___ Available data

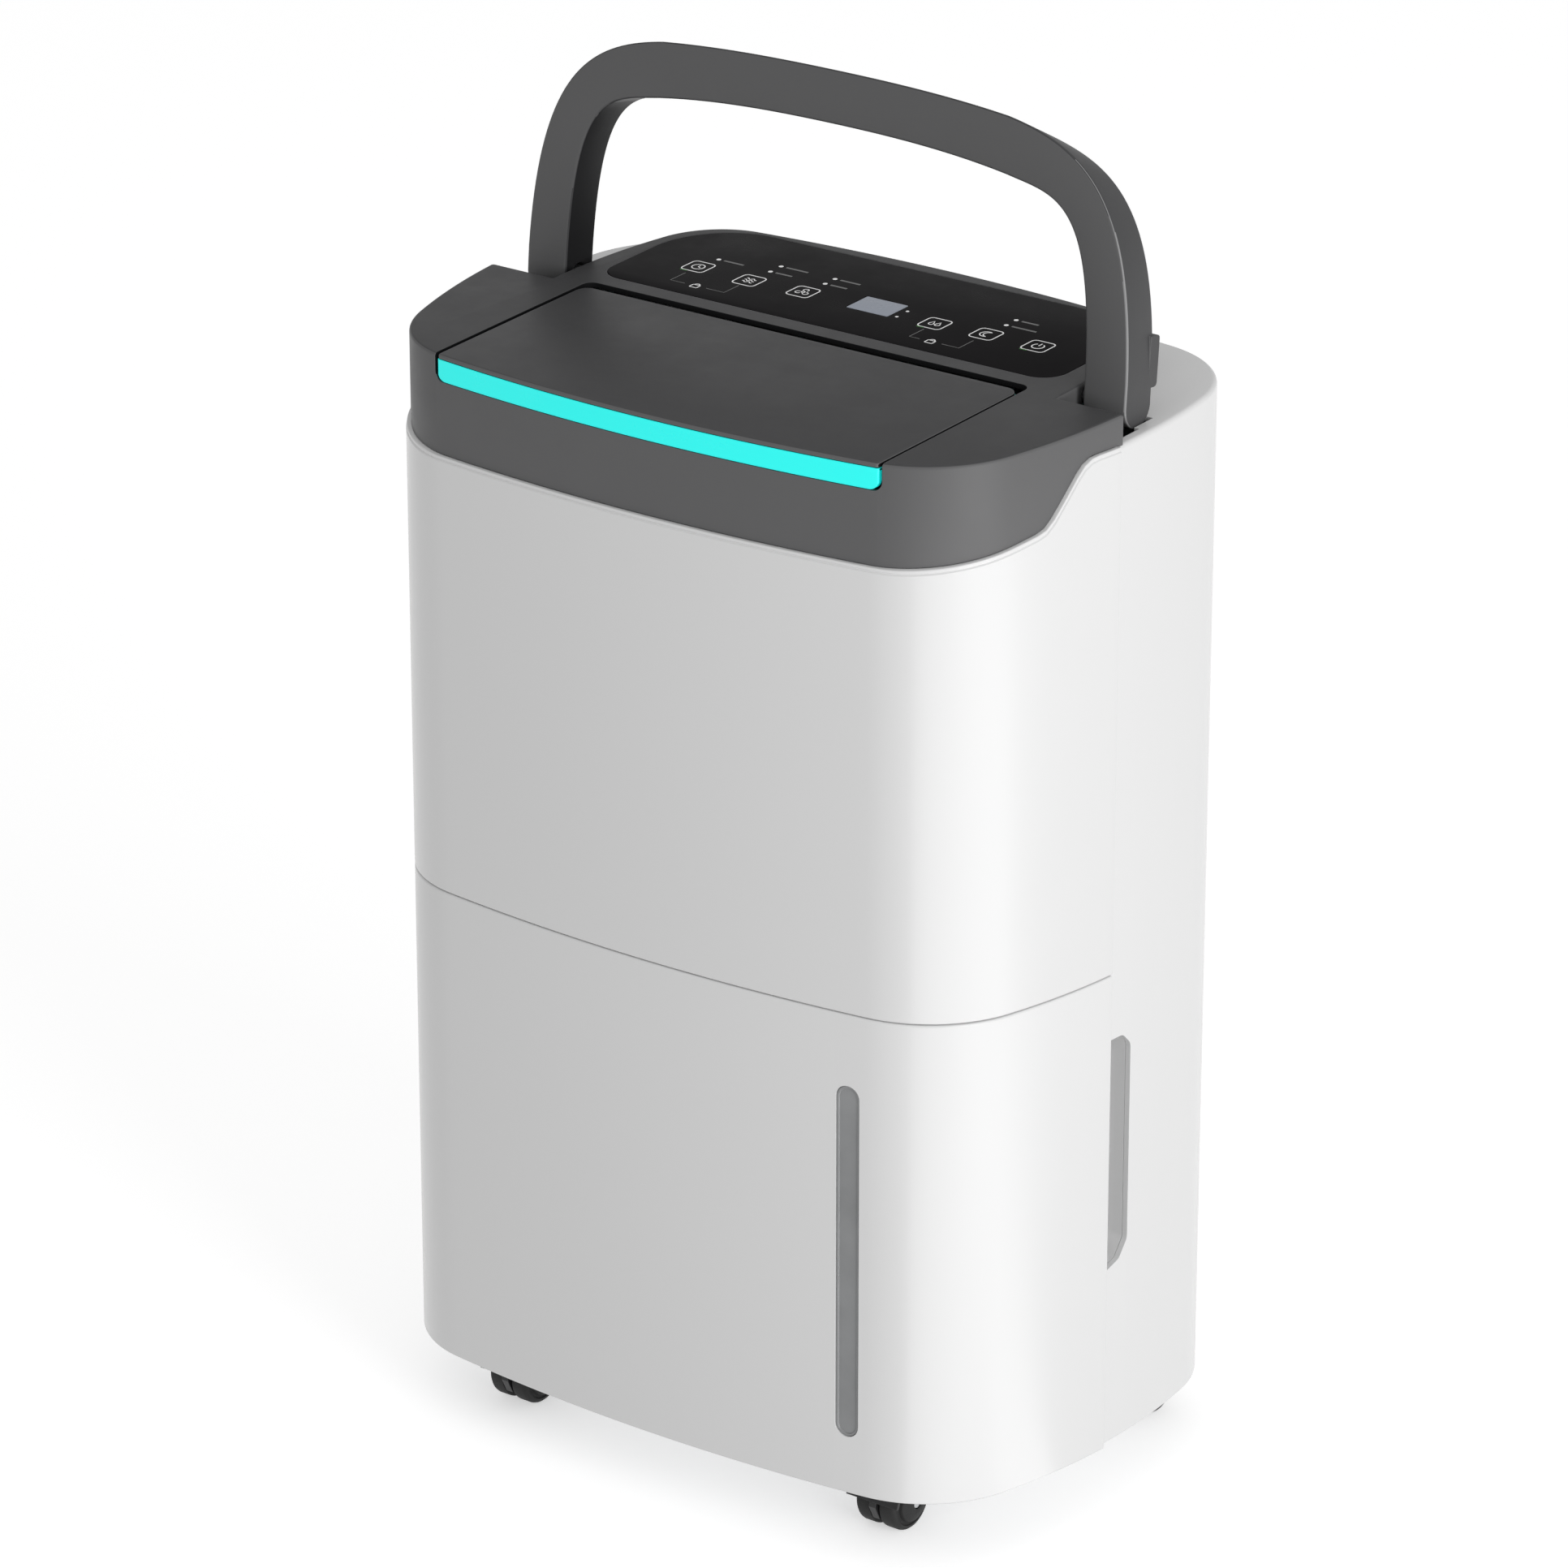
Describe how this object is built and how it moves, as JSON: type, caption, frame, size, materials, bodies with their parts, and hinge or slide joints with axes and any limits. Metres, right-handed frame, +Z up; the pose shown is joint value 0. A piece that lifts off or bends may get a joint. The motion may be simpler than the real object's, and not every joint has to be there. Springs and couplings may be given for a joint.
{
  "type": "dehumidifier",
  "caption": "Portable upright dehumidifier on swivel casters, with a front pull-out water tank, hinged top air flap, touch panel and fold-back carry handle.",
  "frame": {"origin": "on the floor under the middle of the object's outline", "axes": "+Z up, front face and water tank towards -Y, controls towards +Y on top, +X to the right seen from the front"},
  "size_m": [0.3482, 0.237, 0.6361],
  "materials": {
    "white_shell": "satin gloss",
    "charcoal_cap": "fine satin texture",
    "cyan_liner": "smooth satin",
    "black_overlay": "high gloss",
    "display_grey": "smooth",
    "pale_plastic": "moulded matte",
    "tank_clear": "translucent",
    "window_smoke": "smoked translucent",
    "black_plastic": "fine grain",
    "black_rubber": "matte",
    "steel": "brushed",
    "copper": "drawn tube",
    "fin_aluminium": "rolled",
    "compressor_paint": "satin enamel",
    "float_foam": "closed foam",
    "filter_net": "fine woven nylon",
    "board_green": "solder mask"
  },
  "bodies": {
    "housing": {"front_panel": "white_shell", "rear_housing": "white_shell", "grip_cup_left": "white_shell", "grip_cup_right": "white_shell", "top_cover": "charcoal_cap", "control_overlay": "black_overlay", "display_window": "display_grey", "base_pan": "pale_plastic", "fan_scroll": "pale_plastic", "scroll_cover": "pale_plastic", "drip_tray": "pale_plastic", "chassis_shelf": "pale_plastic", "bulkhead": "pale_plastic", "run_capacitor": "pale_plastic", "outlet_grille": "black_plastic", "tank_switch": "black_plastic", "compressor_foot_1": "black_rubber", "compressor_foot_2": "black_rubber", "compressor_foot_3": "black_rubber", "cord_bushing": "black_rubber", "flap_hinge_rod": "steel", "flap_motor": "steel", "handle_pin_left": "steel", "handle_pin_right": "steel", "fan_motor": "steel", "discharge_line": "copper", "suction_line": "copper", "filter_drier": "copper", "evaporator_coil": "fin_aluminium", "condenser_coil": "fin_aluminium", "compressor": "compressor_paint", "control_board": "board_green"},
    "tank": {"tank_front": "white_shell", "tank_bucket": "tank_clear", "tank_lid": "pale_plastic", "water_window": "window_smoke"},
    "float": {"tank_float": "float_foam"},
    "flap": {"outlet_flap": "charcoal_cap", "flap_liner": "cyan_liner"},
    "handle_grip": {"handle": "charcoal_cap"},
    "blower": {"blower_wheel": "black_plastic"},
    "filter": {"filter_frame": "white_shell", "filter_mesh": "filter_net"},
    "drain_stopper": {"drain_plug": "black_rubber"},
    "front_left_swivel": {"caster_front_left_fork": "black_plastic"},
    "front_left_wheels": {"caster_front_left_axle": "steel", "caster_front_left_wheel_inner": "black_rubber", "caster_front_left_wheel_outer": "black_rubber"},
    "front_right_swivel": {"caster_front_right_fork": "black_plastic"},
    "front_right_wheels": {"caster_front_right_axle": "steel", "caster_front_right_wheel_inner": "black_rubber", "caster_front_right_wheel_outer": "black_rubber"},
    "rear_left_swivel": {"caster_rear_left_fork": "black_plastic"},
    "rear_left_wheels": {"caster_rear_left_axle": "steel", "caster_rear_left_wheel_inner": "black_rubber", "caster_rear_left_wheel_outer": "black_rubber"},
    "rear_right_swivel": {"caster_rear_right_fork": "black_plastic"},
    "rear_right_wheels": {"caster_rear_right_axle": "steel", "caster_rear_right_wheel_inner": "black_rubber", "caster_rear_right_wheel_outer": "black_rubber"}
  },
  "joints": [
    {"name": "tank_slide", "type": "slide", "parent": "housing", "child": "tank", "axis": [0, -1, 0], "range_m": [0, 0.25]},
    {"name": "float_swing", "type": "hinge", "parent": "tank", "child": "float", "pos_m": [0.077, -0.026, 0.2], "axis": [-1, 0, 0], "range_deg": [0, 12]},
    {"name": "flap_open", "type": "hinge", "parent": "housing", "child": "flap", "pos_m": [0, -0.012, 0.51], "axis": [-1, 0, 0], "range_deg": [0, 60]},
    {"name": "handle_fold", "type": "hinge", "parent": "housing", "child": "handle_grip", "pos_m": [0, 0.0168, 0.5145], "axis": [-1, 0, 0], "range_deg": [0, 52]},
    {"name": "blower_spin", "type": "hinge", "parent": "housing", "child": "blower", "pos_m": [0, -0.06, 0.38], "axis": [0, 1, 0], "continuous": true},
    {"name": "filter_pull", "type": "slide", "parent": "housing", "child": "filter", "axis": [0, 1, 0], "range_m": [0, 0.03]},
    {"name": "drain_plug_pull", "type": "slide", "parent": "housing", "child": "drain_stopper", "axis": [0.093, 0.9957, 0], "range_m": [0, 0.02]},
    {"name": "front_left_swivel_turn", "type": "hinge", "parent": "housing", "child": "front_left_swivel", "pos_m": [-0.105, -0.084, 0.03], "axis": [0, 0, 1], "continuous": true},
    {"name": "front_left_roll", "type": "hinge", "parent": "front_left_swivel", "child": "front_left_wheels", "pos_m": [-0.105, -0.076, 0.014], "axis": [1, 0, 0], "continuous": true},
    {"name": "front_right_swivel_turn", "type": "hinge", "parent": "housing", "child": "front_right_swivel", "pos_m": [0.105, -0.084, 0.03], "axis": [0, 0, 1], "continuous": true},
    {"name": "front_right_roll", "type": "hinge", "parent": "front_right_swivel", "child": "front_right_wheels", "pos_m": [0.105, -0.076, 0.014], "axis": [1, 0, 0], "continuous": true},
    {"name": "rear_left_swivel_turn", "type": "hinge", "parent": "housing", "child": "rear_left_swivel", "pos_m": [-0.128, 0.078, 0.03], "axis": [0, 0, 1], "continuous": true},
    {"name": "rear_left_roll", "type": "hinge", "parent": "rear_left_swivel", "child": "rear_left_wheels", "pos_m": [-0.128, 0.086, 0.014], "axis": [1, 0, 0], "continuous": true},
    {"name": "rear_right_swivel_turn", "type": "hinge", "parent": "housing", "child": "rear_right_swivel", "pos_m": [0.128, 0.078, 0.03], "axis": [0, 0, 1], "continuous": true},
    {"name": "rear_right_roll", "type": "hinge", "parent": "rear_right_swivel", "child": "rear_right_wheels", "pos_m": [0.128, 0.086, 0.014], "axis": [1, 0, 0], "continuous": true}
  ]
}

______

Recopy the whole listing exactly.

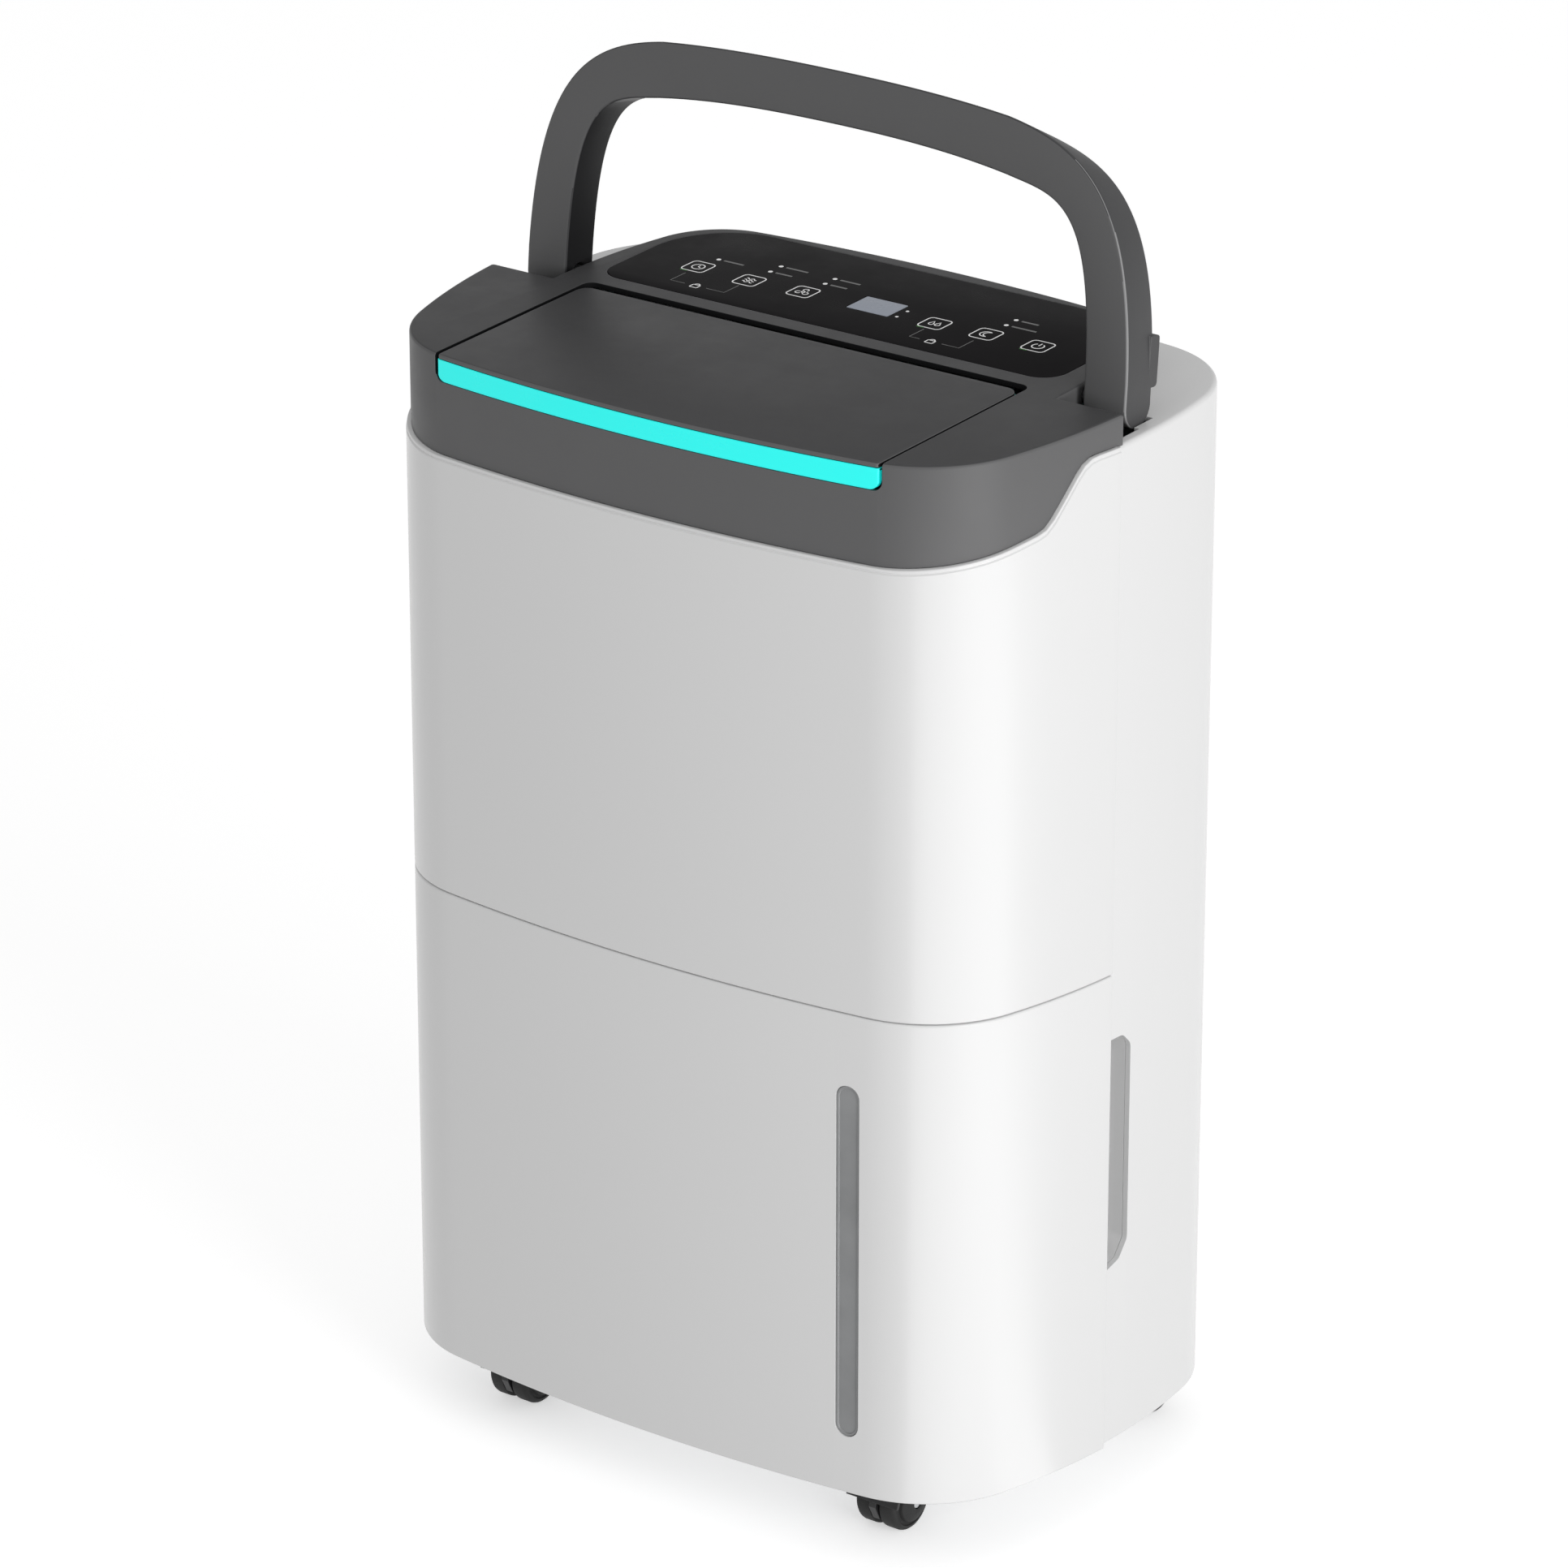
Describe how this object is built and how it moves, as JSON: type, caption, frame, size, materials, bodies with their parts, and hinge or slide joints with axes and any limits. Metres, right-handed frame, +Z up; the pose shown is joint value 0. A piece that lifts off or bends may get a joint. The motion may be simpler than the real object's, and not every joint has to be there. Springs and couplings may be given for a joint.
{
  "type": "dehumidifier",
  "caption": "Portable upright dehumidifier on swivel casters, with a front pull-out water tank, hinged top air flap, touch panel and fold-back carry handle.",
  "frame": {"origin": "on the floor under the middle of the object's outline", "axes": "+Z up, front face and water tank towards -Y, controls towards +Y on top, +X to the right seen from the front"},
  "size_m": [0.3482, 0.237, 0.6361],
  "materials": {
    "white_shell": "satin gloss",
    "charcoal_cap": "fine satin texture",
    "cyan_liner": "smooth satin",
    "black_overlay": "high gloss",
    "display_grey": "smooth",
    "pale_plastic": "moulded matte",
    "tank_clear": "translucent",
    "window_smoke": "smoked translucent",
    "black_plastic": "fine grain",
    "black_rubber": "matte",
    "steel": "brushed",
    "copper": "drawn tube",
    "fin_aluminium": "rolled",
    "compressor_paint": "satin enamel",
    "float_foam": "closed foam",
    "filter_net": "fine woven nylon",
    "board_green": "solder mask"
  },
  "bodies": {
    "housing": {"front_panel": "white_shell", "rear_housing": "white_shell", "grip_cup_left": "white_shell", "grip_cup_right": "white_shell", "top_cover": "charcoal_cap", "control_overlay": "black_overlay", "display_window": "display_grey", "base_pan": "pale_plastic", "fan_scroll": "pale_plastic", "scroll_cover": "pale_plastic", "drip_tray": "pale_plastic", "chassis_shelf": "pale_plastic", "bulkhead": "pale_plastic", "run_capacitor": "pale_plastic", "outlet_grille": "black_plastic", "tank_switch": "black_plastic", "compressor_foot_1": "black_rubber", "compressor_foot_2": "black_rubber", "compressor_foot_3": "black_rubber", "cord_bushing": "black_rubber", "flap_hinge_rod": "steel", "flap_motor": "steel", "handle_pin_left": "steel", "handle_pin_right": "steel", "fan_motor": "steel", "discharge_line": "copper", "suction_line": "copper", "filter_drier": "copper", "evaporator_coil": "fin_aluminium", "condenser_coil": "fin_aluminium", "compressor": "compressor_paint", "control_board": "board_green"},
    "tank": {"tank_front": "white_shell", "tank_bucket": "tank_clear", "tank_lid": "pale_plastic", "water_window": "window_smoke"},
    "float": {"tank_float": "float_foam"},
    "flap": {"outlet_flap": "charcoal_cap", "flap_liner": "cyan_liner"},
    "handle_grip": {"handle": "charcoal_cap"},
    "blower": {"blower_wheel": "black_plastic"},
    "filter": {"filter_frame": "white_shell", "filter_mesh": "filter_net"},
    "drain_stopper": {"drain_plug": "black_rubber"},
    "front_left_swivel": {"caster_front_left_fork": "black_plastic"},
    "front_left_wheels": {"caster_front_left_axle": "steel", "caster_front_left_wheel_inner": "black_rubber", "caster_front_left_wheel_outer": "black_rubber"},
    "front_right_swivel": {"caster_front_right_fork": "black_plastic"},
    "front_right_wheels": {"caster_front_right_axle": "steel", "caster_front_right_wheel_inner": "black_rubber", "caster_front_right_wheel_outer": "black_rubber"},
    "rear_left_swivel": {"caster_rear_left_fork": "black_plastic"},
    "rear_left_wheels": {"caster_rear_left_axle": "steel", "caster_rear_left_wheel_inner": "black_rubber", "caster_rear_left_wheel_outer": "black_rubber"},
    "rear_right_swivel": {"caster_rear_right_fork": "black_plastic"},
    "rear_right_wheels": {"caster_rear_right_axle": "steel", "caster_rear_right_wheel_inner": "black_rubber", "caster_rear_right_wheel_outer": "black_rubber"}
  },
  "joints": [
    {"name": "tank_slide", "type": "slide", "parent": "housing", "child": "tank", "axis": [0, -1, 0], "range_m": [0, 0.25]},
    {"name": "float_swing", "type": "hinge", "parent": "tank", "child": "float", "pos_m": [0.077, -0.026, 0.2], "axis": [-1, 0, 0], "range_deg": [0, 12]},
    {"name": "flap_open", "type": "hinge", "parent": "housing", "child": "flap", "pos_m": [0, -0.012, 0.51], "axis": [-1, 0, 0], "range_deg": [0, 60]},
    {"name": "handle_fold", "type": "hinge", "parent": "housing", "child": "handle_grip", "pos_m": [0, 0.0168, 0.5145], "axis": [-1, 0, 0], "range_deg": [0, 52]},
    {"name": "blower_spin", "type": "hinge", "parent": "housing", "child": "blower", "pos_m": [0, -0.06, 0.38], "axis": [0, 1, 0], "continuous": true},
    {"name": "filter_pull", "type": "slide", "parent": "housing", "child": "filter", "axis": [0, 1, 0], "range_m": [0, 0.03]},
    {"name": "drain_plug_pull", "type": "slide", "parent": "housing", "child": "drain_stopper", "axis": [0.093, 0.9957, 0], "range_m": [0, 0.02]},
    {"name": "front_left_swivel_turn", "type": "hinge", "parent": "housing", "child": "front_left_swivel", "pos_m": [-0.105, -0.084, 0.03], "axis": [0, 0, 1], "continuous": true},
    {"name": "front_left_roll", "type": "hinge", "parent": "front_left_swivel", "child": "front_left_wheels", "pos_m": [-0.105, -0.076, 0.014], "axis": [1, 0, 0], "continuous": true},
    {"name": "front_right_swivel_turn", "type": "hinge", "parent": "housing", "child": "front_right_swivel", "pos_m": [0.105, -0.084, 0.03], "axis": [0, 0, 1], "continuous": true},
    {"name": "front_right_roll", "type": "hinge", "parent": "front_right_swivel", "child": "front_right_wheels", "pos_m": [0.105, -0.076, 0.014], "axis": [1, 0, 0], "continuous": true},
    {"name": "rear_left_swivel_turn", "type": "hinge", "parent": "housing", "child": "rear_left_swivel", "pos_m": [-0.128, 0.078, 0.03], "axis": [0, 0, 1], "continuous": true},
    {"name": "rear_left_roll", "type": "hinge", "parent": "rear_left_swivel", "child": "rear_left_wheels", "pos_m": [-0.128, 0.086, 0.014], "axis": [1, 0, 0], "continuous": true},
    {"name": "rear_right_swivel_turn", "type": "hinge", "parent": "housing", "child": "rear_right_swivel", "pos_m": [0.128, 0.078, 0.03], "axis": [0, 0, 1], "continuous": true},
    {"name": "rear_right_roll", "type": "hinge", "parent": "rear_right_swivel", "child": "rear_right_wheels", "pos_m": [0.128, 0.086, 0.014], "axis": [1, 0, 0], "continuous": true}
  ]
}